Personal Computing Rules

Over the weekend, I somehow convinced myself that upgrading to Debian Lenny (the current testing) was a good idea. I've encountered countless problems because of this. So, I am going to attempt to lay down some ground rules for my personal computer maintenance. This is written in the 2nd person, speaking to myself.

  1. You only need a root and swap partition. I know that you like to have a separate /boot or /home partition, but inevitably, you will run into issues with disk space. For example, currently I have my /home partition with 65G and the root partition with 6.5G. I ran out of space on the root partition and now I have to carefully prune my Debian packages.

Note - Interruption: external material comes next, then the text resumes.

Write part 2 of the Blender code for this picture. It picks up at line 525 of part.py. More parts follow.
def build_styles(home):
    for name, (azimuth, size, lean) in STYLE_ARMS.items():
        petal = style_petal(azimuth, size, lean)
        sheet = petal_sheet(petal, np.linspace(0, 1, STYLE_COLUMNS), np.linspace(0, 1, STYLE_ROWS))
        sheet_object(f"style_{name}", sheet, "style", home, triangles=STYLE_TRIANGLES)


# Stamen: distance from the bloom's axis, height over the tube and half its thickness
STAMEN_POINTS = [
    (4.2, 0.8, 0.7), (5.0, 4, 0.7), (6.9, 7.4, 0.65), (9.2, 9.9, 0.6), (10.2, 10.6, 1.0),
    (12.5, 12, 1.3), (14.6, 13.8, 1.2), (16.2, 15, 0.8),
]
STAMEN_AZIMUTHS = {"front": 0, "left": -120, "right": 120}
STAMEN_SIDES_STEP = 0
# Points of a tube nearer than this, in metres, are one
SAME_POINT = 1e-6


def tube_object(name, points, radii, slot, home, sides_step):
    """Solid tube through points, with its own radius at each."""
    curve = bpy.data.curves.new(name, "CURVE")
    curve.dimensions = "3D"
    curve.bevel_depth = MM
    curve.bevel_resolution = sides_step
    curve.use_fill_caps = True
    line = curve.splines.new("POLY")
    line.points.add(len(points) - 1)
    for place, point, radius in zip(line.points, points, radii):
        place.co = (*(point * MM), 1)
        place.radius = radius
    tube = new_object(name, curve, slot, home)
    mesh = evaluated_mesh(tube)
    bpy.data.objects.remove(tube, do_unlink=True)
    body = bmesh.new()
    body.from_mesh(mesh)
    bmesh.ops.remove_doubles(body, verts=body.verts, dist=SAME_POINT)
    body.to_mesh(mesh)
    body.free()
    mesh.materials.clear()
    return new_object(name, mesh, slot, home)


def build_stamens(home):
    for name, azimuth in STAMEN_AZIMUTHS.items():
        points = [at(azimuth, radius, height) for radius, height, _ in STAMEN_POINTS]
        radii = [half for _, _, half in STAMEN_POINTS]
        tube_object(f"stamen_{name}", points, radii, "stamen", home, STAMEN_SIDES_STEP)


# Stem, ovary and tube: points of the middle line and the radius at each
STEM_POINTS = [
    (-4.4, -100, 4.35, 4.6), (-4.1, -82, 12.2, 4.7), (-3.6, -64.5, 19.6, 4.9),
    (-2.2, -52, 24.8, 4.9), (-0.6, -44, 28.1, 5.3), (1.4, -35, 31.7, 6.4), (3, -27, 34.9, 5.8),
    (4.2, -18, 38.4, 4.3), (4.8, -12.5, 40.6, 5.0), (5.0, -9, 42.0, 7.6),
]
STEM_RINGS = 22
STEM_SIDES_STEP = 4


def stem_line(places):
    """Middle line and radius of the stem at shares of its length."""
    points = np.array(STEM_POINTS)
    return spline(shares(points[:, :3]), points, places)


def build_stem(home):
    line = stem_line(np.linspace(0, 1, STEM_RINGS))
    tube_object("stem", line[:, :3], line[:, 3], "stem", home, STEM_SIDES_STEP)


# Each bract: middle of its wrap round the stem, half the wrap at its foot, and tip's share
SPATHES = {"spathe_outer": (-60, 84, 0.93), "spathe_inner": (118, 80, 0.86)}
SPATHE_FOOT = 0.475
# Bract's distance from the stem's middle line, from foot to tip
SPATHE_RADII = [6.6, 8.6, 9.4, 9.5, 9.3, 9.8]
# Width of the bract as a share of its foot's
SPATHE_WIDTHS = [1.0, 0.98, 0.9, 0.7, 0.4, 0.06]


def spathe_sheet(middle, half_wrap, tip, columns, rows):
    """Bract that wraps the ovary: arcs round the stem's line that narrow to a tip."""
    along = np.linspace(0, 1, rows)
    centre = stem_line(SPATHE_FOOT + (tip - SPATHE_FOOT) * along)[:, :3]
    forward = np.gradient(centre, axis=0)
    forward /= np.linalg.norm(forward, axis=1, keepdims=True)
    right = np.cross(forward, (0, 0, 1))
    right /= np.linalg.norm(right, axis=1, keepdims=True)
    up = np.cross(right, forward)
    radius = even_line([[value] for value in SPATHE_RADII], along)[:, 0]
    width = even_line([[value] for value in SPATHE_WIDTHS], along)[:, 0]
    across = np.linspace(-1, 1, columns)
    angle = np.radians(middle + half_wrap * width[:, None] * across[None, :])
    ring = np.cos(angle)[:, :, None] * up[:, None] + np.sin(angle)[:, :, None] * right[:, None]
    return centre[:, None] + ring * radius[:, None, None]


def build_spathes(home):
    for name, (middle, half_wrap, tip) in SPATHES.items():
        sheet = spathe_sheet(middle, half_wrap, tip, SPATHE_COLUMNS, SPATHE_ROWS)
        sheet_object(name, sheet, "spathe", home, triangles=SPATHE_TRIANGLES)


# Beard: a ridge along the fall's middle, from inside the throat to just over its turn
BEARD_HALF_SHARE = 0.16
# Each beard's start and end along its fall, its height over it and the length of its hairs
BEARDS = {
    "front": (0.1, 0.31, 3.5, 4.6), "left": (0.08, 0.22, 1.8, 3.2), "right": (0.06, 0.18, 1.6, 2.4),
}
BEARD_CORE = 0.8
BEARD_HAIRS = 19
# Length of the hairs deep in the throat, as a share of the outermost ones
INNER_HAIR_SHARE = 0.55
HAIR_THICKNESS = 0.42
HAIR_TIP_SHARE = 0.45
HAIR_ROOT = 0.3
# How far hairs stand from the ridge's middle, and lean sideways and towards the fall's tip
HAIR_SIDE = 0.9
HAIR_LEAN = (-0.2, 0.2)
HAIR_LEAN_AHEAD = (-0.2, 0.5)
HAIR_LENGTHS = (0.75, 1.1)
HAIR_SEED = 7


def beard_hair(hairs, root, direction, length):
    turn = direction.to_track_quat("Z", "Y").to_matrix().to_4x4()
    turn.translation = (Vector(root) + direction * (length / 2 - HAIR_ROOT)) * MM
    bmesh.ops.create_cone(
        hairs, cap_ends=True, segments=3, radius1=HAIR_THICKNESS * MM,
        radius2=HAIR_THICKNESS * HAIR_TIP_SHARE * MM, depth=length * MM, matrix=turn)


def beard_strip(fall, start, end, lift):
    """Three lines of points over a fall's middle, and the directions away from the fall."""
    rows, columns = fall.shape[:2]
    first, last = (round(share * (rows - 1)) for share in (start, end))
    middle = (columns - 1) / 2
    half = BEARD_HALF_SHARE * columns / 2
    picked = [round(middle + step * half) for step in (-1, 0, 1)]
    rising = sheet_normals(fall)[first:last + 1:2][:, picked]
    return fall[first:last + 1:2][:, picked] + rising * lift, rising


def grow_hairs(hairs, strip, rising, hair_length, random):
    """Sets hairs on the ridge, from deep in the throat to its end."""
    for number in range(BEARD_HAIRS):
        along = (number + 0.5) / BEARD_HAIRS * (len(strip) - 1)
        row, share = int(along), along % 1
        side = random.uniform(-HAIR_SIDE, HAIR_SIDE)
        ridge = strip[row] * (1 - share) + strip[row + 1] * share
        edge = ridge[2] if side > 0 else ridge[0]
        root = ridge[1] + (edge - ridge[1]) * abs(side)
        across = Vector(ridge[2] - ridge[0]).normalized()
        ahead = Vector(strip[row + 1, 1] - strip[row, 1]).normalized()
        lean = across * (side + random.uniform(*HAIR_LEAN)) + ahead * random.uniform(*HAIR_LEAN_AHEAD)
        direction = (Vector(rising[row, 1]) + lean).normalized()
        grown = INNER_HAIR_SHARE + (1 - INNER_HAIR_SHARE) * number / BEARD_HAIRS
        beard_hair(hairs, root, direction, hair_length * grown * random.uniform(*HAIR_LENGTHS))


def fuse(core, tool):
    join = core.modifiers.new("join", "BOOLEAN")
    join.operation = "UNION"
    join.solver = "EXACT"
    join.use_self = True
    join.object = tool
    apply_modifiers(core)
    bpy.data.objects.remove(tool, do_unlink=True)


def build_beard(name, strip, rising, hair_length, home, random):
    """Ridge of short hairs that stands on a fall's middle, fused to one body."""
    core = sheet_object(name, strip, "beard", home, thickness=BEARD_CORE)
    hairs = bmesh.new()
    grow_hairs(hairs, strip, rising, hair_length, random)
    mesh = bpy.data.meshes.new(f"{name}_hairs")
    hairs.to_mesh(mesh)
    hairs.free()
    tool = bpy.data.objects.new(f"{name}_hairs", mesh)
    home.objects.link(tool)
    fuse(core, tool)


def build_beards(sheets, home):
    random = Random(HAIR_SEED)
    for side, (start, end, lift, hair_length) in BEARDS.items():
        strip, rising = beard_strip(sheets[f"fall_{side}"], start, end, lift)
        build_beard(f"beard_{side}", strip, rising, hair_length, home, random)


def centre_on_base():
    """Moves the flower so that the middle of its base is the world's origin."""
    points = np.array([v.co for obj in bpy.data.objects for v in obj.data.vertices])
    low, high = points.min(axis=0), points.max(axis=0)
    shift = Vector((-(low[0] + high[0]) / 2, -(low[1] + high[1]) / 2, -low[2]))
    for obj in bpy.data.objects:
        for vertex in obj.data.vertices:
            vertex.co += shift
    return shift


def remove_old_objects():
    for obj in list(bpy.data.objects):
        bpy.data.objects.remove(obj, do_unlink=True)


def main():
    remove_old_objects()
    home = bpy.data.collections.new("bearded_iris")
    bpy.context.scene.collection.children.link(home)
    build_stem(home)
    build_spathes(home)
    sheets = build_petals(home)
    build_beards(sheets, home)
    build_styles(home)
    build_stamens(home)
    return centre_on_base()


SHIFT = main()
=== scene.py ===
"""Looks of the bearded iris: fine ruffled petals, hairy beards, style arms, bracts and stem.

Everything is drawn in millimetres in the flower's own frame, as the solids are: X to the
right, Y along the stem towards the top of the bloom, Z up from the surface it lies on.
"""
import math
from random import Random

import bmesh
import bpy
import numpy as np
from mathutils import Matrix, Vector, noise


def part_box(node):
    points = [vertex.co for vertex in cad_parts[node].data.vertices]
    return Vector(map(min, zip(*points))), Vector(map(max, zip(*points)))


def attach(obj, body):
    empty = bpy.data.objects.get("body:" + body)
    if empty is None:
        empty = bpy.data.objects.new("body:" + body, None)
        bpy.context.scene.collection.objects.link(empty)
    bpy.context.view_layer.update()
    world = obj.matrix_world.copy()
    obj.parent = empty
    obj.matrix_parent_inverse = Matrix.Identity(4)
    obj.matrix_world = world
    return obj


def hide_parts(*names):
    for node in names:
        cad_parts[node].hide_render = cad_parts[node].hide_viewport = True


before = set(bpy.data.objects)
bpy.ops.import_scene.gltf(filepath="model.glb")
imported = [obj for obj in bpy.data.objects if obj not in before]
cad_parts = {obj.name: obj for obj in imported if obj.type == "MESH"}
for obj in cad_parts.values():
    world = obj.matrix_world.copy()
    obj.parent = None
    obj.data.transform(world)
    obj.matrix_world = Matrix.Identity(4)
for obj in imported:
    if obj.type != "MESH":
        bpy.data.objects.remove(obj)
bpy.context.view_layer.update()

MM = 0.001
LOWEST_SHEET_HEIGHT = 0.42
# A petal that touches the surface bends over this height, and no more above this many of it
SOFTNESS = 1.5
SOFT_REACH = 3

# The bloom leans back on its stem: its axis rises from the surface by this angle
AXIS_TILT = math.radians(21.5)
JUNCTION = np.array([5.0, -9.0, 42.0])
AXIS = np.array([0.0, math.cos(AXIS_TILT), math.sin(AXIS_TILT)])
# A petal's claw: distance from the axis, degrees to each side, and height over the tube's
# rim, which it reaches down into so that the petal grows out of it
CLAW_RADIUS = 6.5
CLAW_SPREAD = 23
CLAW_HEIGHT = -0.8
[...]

Lame.
  2. Don't install custom built packages to /usr/local. Install them instead to a sub-directory of your home directory. Use stow to manage them! Trusting code from arbitrary authors to do what you expect when you type "make install" as the root user is insanity. They can put any commands they want in there. Only trust Debian packages to install as root.
  3. Don't use Debian testing! It may seem like a good idea. Stable may get really out-of-date. But the truth of the matter is that you want really basic things to never break. I just experienced this awesome issue where all TTF fonts at 10pt are huge. Why? Dunno. But I've wasted a couple hours trying to fix it. If there is something new you really need, you can build it manually and install it per item #2.

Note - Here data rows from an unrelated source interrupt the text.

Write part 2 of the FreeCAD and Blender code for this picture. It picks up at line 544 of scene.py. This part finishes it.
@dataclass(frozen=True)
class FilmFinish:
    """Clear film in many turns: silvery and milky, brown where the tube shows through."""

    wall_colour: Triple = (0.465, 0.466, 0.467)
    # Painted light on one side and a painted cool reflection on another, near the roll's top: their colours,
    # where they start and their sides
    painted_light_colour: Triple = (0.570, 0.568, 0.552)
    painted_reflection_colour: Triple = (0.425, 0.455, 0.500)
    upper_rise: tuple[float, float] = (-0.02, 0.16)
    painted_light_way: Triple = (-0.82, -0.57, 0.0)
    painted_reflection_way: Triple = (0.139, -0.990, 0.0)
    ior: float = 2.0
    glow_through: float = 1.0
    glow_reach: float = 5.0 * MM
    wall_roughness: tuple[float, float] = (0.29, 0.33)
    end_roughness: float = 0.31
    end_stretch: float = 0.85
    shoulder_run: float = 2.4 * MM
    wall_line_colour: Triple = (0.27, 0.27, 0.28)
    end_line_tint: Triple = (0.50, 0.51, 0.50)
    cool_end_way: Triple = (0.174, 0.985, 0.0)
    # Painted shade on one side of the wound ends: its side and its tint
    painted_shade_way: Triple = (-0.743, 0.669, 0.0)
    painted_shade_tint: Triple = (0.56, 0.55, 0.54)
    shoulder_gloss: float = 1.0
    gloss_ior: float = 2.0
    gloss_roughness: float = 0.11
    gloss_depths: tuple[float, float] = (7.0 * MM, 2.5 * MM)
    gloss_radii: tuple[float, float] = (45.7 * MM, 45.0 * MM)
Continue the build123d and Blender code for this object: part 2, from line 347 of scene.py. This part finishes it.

  4. Don't install any piece of software that you depend on for your personal development projects via Debian packages (except at the lowest level like the Python interpreter, C compiler, MySQL database, etc). These things should be installed per item #2 and maintained manually. This means Perl packages, Python libraries, etc.. Have CPAN install to a sub-directory of your home directory and maintain a virtual Python environment.

In the meantime, I'll be slowing fixing my issues with Lenny and counting the days until it becomes stable.